XMFan: What's the scoop on your
current band The Live Five? Dr. B: You can find a complete
schedule on my website at
www.drbanjo.com. What I'm most excited about will happen later this
summer, when we return to the Walnut
Valley Festival in Winfield, Kansas. We've played there before
and will be featured there. We are still heavily based on the bluegrass
sound, even with a vibraphone and clarinet.
The very next week we'll be in Ireland and open for Earl Scruggs at the
Johnny Keenan Banjo Festival.
This is exciting for me because exposing new audiences to this band's
unique sound, and combination of instruments we have put together, is
groundbreaking.
XMFan: You were featured on XM a
few weeks ago as a performer at
Merlefest. Any thoughts on the Merlefest experience? Dr. B: You have a chance to
interact with people from other musical genres - they do have rock
bands, Celtic bands, individual blues musicians, a whole tent dedicated
to old-time mountain music. I have performed with just about any of
these people in one context or another. At Merlefest they love throwing
you together with people you haven't played with - half the performance
is playing with the band you came with, while the other half is being
grouped with different individuals from different bands.
It's amazing trying to fit everything there in to four days. When you're
done you realize everything you've done the past four days would have
fit well in to two weeks. (Laughs)
I have enjoyed performing every year at Merlefest since1988.
XMFan: Do you have any current
studio projects in the works? Dr. B: Joan and I are towards the
end of making our second album. We started playing music together 35
years ago and I'm really proud of the way we have grown together
musically. I'm especially proud of the material we do and the way Joan
sings it - she is a really outstanding singer. It's also challenging for
me because I have to take all the instrumental solos and do the
instrumental backup. XMFan: How did you come to play a
gig with Phish? Dr. B: Tim brought Mike Gordon to
one of our Hot Rize reunion gigs. I was surprised to know that Mike also
plays banjo, and we sat down a couple of times and traded a few licks. I
got invited to play with them at their show in Denver several years ago.
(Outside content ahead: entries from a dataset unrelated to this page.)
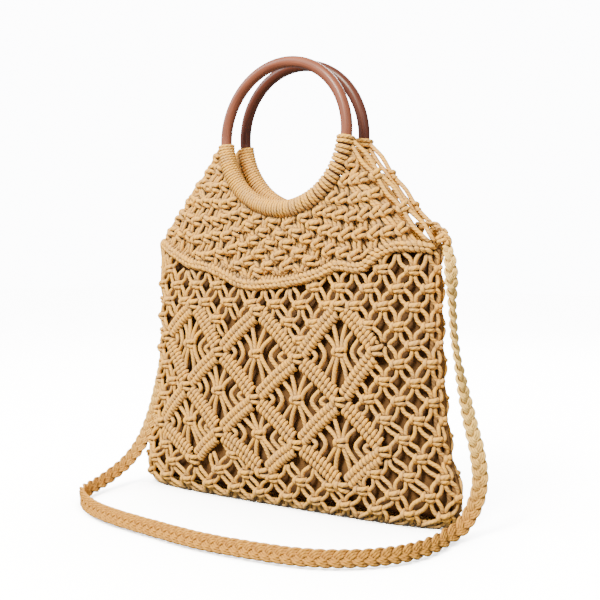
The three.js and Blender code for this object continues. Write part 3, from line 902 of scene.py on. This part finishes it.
def edge_between(first, second):
    """Two bars side by side between two crossings."""
    start, end = crossing(first), crossing(second)
    ahead = (end - start) / np.linalg.norm(end - start)
    start, end = start + ahead * BAR_INSET, end - ahead * BAR_INSET
    if end[0] < start[0]:
        start, end = end, start
    rising = 1.0 if end[1] > start[1] else -1.0
    paths = []
    for offset in (-BAR_SPREAD, BAR_SPREAD):
        paths += hitched_bar(start, end, offset, BAR_SLANT * rising)
    return paths


# %% The inside of a diamond
INNER_PORT = 0.24
OUTER_PORT = 0.78
MIDDLE_KNOT_RISE = 0.0015
MIDDLE_KNOT = (0.0140, 0.0085, 0.0004)
CROSSING_KNOT = (0.0155, 0.0094, 0.0008)
EDGE_INSET = 0.0052


def diamond_inside(top):
    """Cords from the upper bars to the middle knot and on to the lower bars, and two at each side."""
    row, column = top
    upper, lower = crossing(top), crossing((row + 2, column))
    middle = (upper + lower) / 2 + np.array((0.0, MIDDLE_KNOT_RISE))
    knot = Knot(middle, math.radians(dice.uniform(-4, 4)), *MIDDLE_KNOT)
    paths = knot.cords()
    for side in (-1, 1):
        corner = crossing((row + 1, column + side))

        def on_edge(end, share):
            point = end + (corner - end) * share
            pull = middle - point
            return point + pull / np.linalg.norm(pull) * EDGE_INSET

        for share, port in ((0.22, INNER_PORT), (0.45, OUTER_PORT)):
            high = on_edge(upper, share)
            low = on_edge(lower, share)
            bend = (high + middle) / 2 + np.array((-side * 0.0006, 0.0))
            guides = [(*high, -0.0030), (*bend, -0.0012), knot.at(side * port, 0.9, -0.0014)]
            guides.append(knot.at(side * port * 0.8, 0.2, -0.0020))
            paths.append(laid(guides, 3))
            bend = (low + middle) / 2 + np.array((side * 0.0012, 0.0))
            guides = [knot.at(side * port * 0.8, -0.2, -0.0020), knot.at(side * port, -0.9, -0.0014)]
            guides += [(*bend, -0.0012), (*low, -0.0030)]
            paths.append(laid(guides, 3))
        for share, pull in ((0.64, 0.36), (0.82, 0.22)):
            high = on_edge(upper, share)
            low = on_edge(lower, share)
            bend = (high + low) / 2
            bend = bend + (middle - bend) * pull
            paths.append(laid([(*high, -0.0030), (*bend, -0.0006), (*low, -0.0030)], 4))
    return paths


# %% Lay out the lattice
def lattice_cords():
    edges = set()
    for row, column in DIAMOND_TOPS:
        for side in (-1, 1):
            corner = (row + 1, column + side)
            edges.add(((row, column), corner))
            edges.add((corner, (row + 2, column)))
    cords = []
    for first, second in sorted(edges):
        cords += edge_between(first, second)
    for key in CROSSINGS:
        tilt = math.radians(dice.uniform(-8, 8))
        cords += Knot(crossing(key), tilt, *CROSSING_KNOT).cords()
    for top in DIAMOND_TOPS:
        cords += diamond_inside(top)
    return cords


lattice = lattice_cords()
plan_piece("diamonds_front", 1, lattice, "front_net")
plan_piece("diamonds_back", -1, lattice, "back_net")

# %% [markdown]
# ## The wavy ridge
# Two rows of half hitches, one over the other, run from shoulder to shoulder in a shallow wave. They
# lock the ends of the yoke's cords before the net begins. Each hitch is a short slanted cord, and
# the dice make one a little fuller, steeper or higher than the next.

# %% Ridge of half hitches
RIDGE_PITCH = 0.0050
RIDGE_ROWS = (-0.0016, 0.0022)
RIDGE_END = 0.005


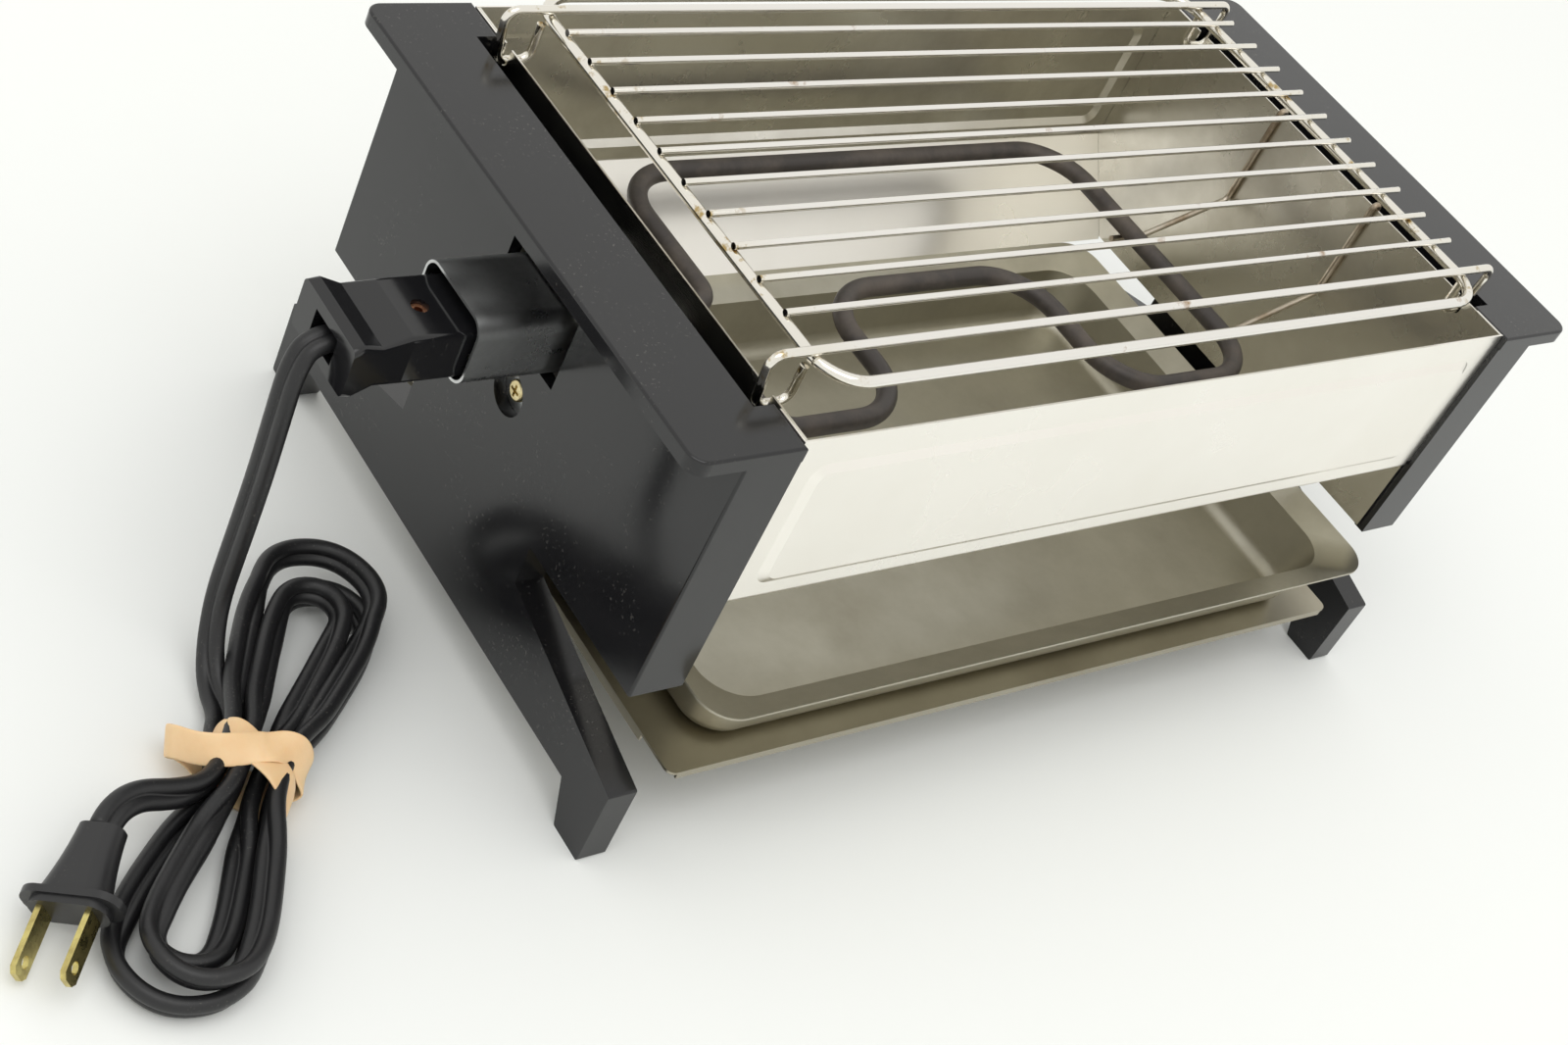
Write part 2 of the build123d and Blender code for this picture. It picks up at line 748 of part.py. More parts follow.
def hank_place(u, v, z):
    """A point of the hank in the body's frame."""
    return waist + hank_along * u + hank_across * v + Vector(0, 0, z)


def hank_stations():
    """Stations of the wound cord, each a place and a heading.

    Three loops: outer and inner on the lower layer, then inner and outer on the upper one. Each
    loop goes down the left side, round the lower tip, up the right side and round the upper tip.
    """
    low = hank_low
    high = hank_low + hank_step_up
    inner = hank_inner
    outer = hank_inner + hank_step
    near = waist_step / 2
    far = 1.5 * waist_step
    # lower left, lower right, waist right, upper right, upper left, waist left, and the heights
    loops = [
        (outer, outer, far, outer, inner, near, low, low),
        (inner, inner, near, inner, inner, near, low, high),
        (inner, outer, far, outer, outer, far, high, high),
    ]
    stations = [(hank_place(0, far, low), -hank_along)]
    for low_left, low_right, waist_right, up_right, up_left, waist_left, z_in, z_out in loops:
        tip = (low_left + low_right) / 2
        middle = (low_left - low_right) / 2
        stations += hank_waist_run(stations[-1])
        stations.append((hank_place(-hank_down, low_left, z_in), -hank_along))
        stations.append((hank_place(-hank_down - tip, middle, z_in), -hank_across))
        stations.append((hank_place(-hank_down, -low_right, z_in), hank_along))
        stations.append((hank_place(-waist_run, -waist_right, z_in), hank_along))
        stations += hank_waist_run(stations[-1])
        tip = (up_left + up_right) / 2
        middle = (up_left - up_right) / 2
        stations.append((hank_place(hank_up, -up_right, z_out), hank_along))
        stations.append((hank_place(hank_up + tip, middle, z_out), hank_across))
        stations.append((hank_place(hank_up, up_left, z_out), -hank_along))
        stations.append((hank_place(waist_run, waist_left, z_out), -hank_along))
    stations += hank_waist_run(stations[-1])
    return stations


def hank_waist_run(station):
    """The straight run through the rubber band, from the last station to its far side."""
    place, heading = station
    reached = (place - waist).dot(hank_along)
    goal = waist_run * (1 if heading.dot(hank_along) > 0 else -1)
    return [(place + hank_along * (goal - reached), heading)]


def biarc(start, start_heading, end, end_heading):
    """Two arcs that leave and arrive along the headings, or a line where both are in line."""
    gap_vector = end - start
    straight = gap_vector.normalized()
    if (straight - start_heading).length < 1e-6 and (straight - end_heading).length < 1e-6:
        return [Line(start, end)]
    both = start_heading + end_heading
    square = gap_vector.dot(gap_vector)
    along = gap_vector.dot(both)
    spread = 2 * (1 - start_heading.dot(end_heading))
    if spread < 1e-9:
        reach = square / (2 * along)
    else:
        reach = (-along + math.sqrt(along ** 2 + spread * square)) / spread
    first = start + start_heading * reach
    second = end - end_heading * reach
    middle = (first + second) * 0.5
    middle_heading = (second - first).normalized()
    return [TangentArc(start, middle, tangent=start_heading),
            TangentArc(middle, end, tangent=middle_heading)]


def hank_path():
    """The wound cord's centre line, from its entry to its exit, as one wire."""
    stations = hank_stations()
    first_place = Vector(*cord_points[-1])
    edges = [Line(first_place, stations[0][0])]
    for (start, start_heading), (end, end_heading) in zip(stations, stations[1:]):
        edges += biarc(start, start_heading, end, end_heading)
    return Wire(edges)


def least_gap(path):
    """Least clear distance between turns of the wound cord, measured on points."""
    count = int(path.length / 2.5)
    points = [path @ (k / count) for k in range(count + 1)]
    spacing = path.length / count
    apart = int(3 * cord_width / spacing)
    least = 1e9
    for i in range(len(points)):
        for j in range(i + apart, len(points)):
            least = min(least, (points[i] - points[j]).length)
    return least - cord_width


def cord_hank(path):
    """The wound hank as one unbroken tube."""
    tube = swept(path, cord_width)
    area = math.pi * cord_width ** 2 / 4
    print("hank length", round(path.length, 1), "volume ratio",
          round(tube.volume / (area * path.length), 4), "least gap", round(least_gap(path), 2))
    return tube


# Frame of the wall plug: its axis points to the blades' tips and down a little
plug_axis = (-hank_along * math.sqrt(1 - plug_tilt ** 2) - Vector(0, 0, plug_tilt)).normalized()
plug_tip = hank_place(-plug_tip_down, plug_side, plug_tip_z)
plug_length = plug_body_length + plug_flange_thick + plug_nose + blade_length
plug_entry = plug_tip - plug_axis * plug_length
plug_plane = Plane(origin=plug_entry, x_dir=-hank_across, z_dir=plug_axis)


def plug_local(shape):
    """Places a shape drawn along +Z, with the blades side by side along X, on the plug's axis."""
    return plug_plane * Rot(0, 0, plug_roll) * shape


def oval(width, height):
    """A rounded rectangle with nearly half-round ends."""
    return RectangleRounded(width, height, min(width, height) * 0.45)


def plug_body():
    """Moulded grip that widens to an oval finger flange, with a short nose."""
    grip = loft([oval(plug_end_width, plug_end_height),
                 Plane.XY.offset(plug_body_length * 0.6) * oval(plug_width * 0.8, plug_height * 0.9),
                 Plane.XY.offset(plug_body_length) * oval(plug_width, plug_height)])
    flange = extrude(Plane.XY.offset(plug_body_length) * oval(plug_flange_width,
                                                               plug_flange_height),
                     plug_flange_thick)
    nose_start = plug_body_length + plug_flange_thick
    nose = extrude(Plane.XY.offset(nose_start) * oval(plug_width + plug_shoulder, plug_height), plug_nose)
    return plug_local(grip + flange + nose)


def plug_blades():
    """Two flat blades, each with a round hole near its tip."""
    start = plug_body_length + plug_flange_thick + plug_nose
    blades = []
    for side in (-1, 1):
        plane = Plane.YZ.offset(side * blade_spacing / 2 - blade_thick / 2)
        outline = Pos(0, start + blade_length / 2) * Rectangle(blade_width, blade_length)
        outline = chamfer(outline.vertices().group_by(Axis.Y)[-1], blade_width * 0.22)
        hole = Pos(0, start + blade_length - blade_hole_from_tip) * Circle(blade_hole / 2)
        blades.append(plug_local(extrude(plane * (outline - hole), blade_thick)))
    return Compound(blades)


def rubber_band():
    """Flat band round the waist, with a small slack loop at its left."""
    half_v = 1.5 * waist_step + cord_width / 2 + band_slack
    z_low = hank_low - cord_width / 2 - band_slack
    z_high = hank_low + hank_step_up + cord_width / 2 + band_slack
    corner = cord_width / 2 + band_slack
    middle = waist + Vector(0, 0, (z_low + z_high) / 2)
    plane = Plane(origin=middle - hank_along * (band_width / 2), x_dir=hank_across,
                  z_dir=hank_along)
    inner = RectangleRounded(2 * half_v, z_high - z_low, corner)
    outer = RectangleRounded(2 * (half_v + band_thick), z_high - z_low + 2 * band_thick,
                             corner + band_thick)
    ring = extrude(plane * (outer - inner), band_width)
    loop_out = Ellipse(band_loop / 2 + band_thick, band_loop / 3 + band_thick)
    loop_in = Ellipse(band_loop / 2, band_loop / 3)
    loop_place = Pos(half_v + band_loop / 2 + band_thick * 1.2, 0)
    loop = extrude(plane * loop_place * (loop_out - loop_in), band_width * 0.6)
    return ring + loop


hank_centre_line = hank_path()
hank_exit = hank_centre_line @ 1
tail_points = [tuple(hank_exit), tuple(hank_exit - hank_along * tail_run),
               tuple(plug_entry - plug_axis * tail_run), tuple(plug_entry)]

pieces = {
    "left_end_panel": end_panel(True),
    "right_end_panel": end_panel(False),
    "front_panel": mirror(side_sheet(), Plane.XZ),
    "rear_panel": side_sheet(),
    "left_liner": end_liner(True),
    "right_liner": end_liner(False),
    "liner_screws": liner_screws(),
    "base_tray": base_tray(),
    "tray_screws": tray_screws(),
    "drip_pan": drip_pan(),
    "grid_frame": grid_frame(),
    "grid_cross_rods": grid_cross_rods(),
    "grid_foot_rods": grid_foot_rods(),
    "heating_element": heating_element(),
    "support_wire_front": support_wire(-wire_y),
    "support_wire_rear": support_wire(wire_y),
    "plug_shield": plug_shield(),
    "shield_screw": shield_screw(),
    "shield_spacer": shield_spacer(),
    "shield_nut": shield_nut(),
    "terminal_block": terminal_block(),
    "terminal_pins": terminal_pins(),
    "element_bushings": element_bushings(),
    "connector_upper_half": connector_shell(True),
    "connector_lower_half": connector_shell(False),
    "connector_rivet": connector_rivet(),
    "connector_contacts": connector_contacts(),
    "cord_stretch": cord_tube(cord_points),
    "cord_hank": cord_hank(hank_centre_line),
    "cord_tail": cord_tube(tail_points),
    "rubber_band": rubber_band(),
    "plug_body": plug_body(),
    "plug_blades": plug_blades(),
}

# The grill without its cord is centred on the origin
span_x = (shield_mouth + flange_half_x) / 2
span_y = (pan_centre_y - pan_depth / 2 + foot_front) / 2
os.makedirs("parts", exist_ok=True)
for name, piece in pieces.items():
    placed = Pos(-span_x, -span_y, 0) * piece
    placed.label = name
    export_step(placed, f"parts/{name}.step")
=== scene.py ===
import math

import bpy
import numpy as np
from mathutils import Matrix, Vector


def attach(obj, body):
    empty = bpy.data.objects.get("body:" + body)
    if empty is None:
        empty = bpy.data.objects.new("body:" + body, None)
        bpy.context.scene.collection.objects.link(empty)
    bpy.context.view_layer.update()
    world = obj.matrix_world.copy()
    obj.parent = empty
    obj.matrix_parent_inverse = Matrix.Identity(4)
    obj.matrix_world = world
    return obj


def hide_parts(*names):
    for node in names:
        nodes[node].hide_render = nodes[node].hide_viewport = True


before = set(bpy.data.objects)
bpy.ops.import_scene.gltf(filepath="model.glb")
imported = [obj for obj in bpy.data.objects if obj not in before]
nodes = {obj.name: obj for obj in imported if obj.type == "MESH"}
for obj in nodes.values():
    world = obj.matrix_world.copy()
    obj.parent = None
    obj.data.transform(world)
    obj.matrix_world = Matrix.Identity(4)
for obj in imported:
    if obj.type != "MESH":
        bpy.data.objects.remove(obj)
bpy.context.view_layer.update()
collection = bpy.context.scene.collection


# ---------------------------------------------------------------- camera
# Stands to the front left and above, where the photograph was taken from. Its three axes are given
# as they point in the room, and the lens's length is for a frame 36 mm wide.
view_axis = Vector((0.62394, 0.48242, -0.61479))
view_right = Vector((0.76927, -0.51766, 0.37452))
view_up = Vector((0.13757, 0.70662, 0.69410))
camera_data = bpy.data.cameras.new("camera")
camera_data.sensor_fit = "HORIZONTAL"
camera_data.sensor_width = 36.0
camera_data.lens = 55.62
camera_data.clip_start = 0.02
camera = bpy.data.objects.new("camera", camera_data)
collection.objects.link(camera)
turn = Matrix((view_right, view_up, -view_axis)).transposed().to_4x4()
camera.matrix_world = Matrix.Translation((-0.5084, -0.3773, 0.4869)) @ turn
bpy.context.scene.camera = camera
bpy.context.scene.view_settings.view_transform = "Standard"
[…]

It's funny - you work so hard doing the things in your small musical
world, but every once in a while you'll get pointed to someone who's in
a much larger loop. When Phish invited me to play with them onstage I
was up in front of 19,000 people. The reception was unreal to me - I'll
just say if banjo players could get a reception like that on a regular
basis we'd be the rock stars. (Laughs)
It was very generous of them to bring me onstage.
XMFan: What are a few of your
favorite pastimes outside of music? Dr. B: I live on a beautiful
piece of property in Colorado and this is the time of year when it is
most beautiful. If I mow all the weeds on the same day the place looks
like an estate, comparable to a golf course. (Laughs)
It's a delight to take care of the land. I've been a father for the past
twenty-one years - I wouldn't exactly call it a pastime - but it has
been a very rich and rewarding part of my life. I'm a family man with a
son of whom I am very proud. Often when Joan and I are on the road we
will build some extra time in to our schedule, just to drive around and
see the beautiful scenery and get to know people. It's a great pastime
to have when you are a traveling musician.
XMFan: Which kinds of information
might fans find on your website,
www.drbanjo.com? Dr. B: I have loaded the website
with a lot of instructional material to include basic theories on what
to do, as well as what not to do. There's a whole page that references
information aimed at beginners, especially banjo players. How to find
other musicians to play with, the "ins and outs" of jamming, and other
topics of interest are available there for free. Anyone interested
should feel free to print the info right from the site. My webmaster
thought it would also be cool to include lots of photos and old articles
written about me, so there's a ton of that. We also have a schedule of
upcoming shows as well as recent news, such as our music being played on
Mars. (Laughs)
Anyone interested may also buy associated learning materials right from
the site. We even have a t-shirt that says, "Let's pick!" and shows
bluegrass instruments being played. If a person goes around wearing a
shirt such as this they may find themselves running into people who
pick, even some they may have known for a while, and didn't realize each
other played bluegrass. That's what happens with closet players. A
simple shirt like this can lead to lots of things that may otherwise not
happen.
XMFan: As a renowned teacher,
entertainer and friend, what bit of advice might you give to an aspiring
musician regarding today's music scene? Dr. B: Just last night I mentored
a young band of college-aged kids who are entering a band contest. I
showed them how to tighten up their singing and how to arrange their
songs a bit better. These particular kids were fairly well trained but
didn't yet have a sense of pouring their personal selves in to the music
- here were the words and they were singing them. They needed to get in
to what the words were about, then sing them with the feelings a person
would have if they were really living those words in their lives. Many
of these themes cannot just be recited, but need to be sung with feeling
while being in the moment.
I encourage both musicians and music fans alike to get in to music that
feels real. There's way too much unreality in this society. Bluegrass
music is honest music with its feet on the ground. I really like when
the music isn't about the costumes and gyrations. I think music should
sound great and mean something.
Luckily, XM Radio gives people lots of choices. Bluegrass music used to
be hard to find, but thanks to XM, the internet, better record
distribution, and the many bluegrass festivals held around the country
each year, everyone can connect. Just because it's not on TV that often
doesn't mean the music isn't great. The rich folks who run the media
such as TV do not run the bluegrass scene - the musicians and people who
fully understand the music run it. It's much more pure, sensible,
natural and hands-on than the plastic TV world, and all these violent
and vulgar movies. I can't recommend enough for anyone who reads this
interview to go to festival, and maybe even take that old guitar out of
the closet. See what it's got for you.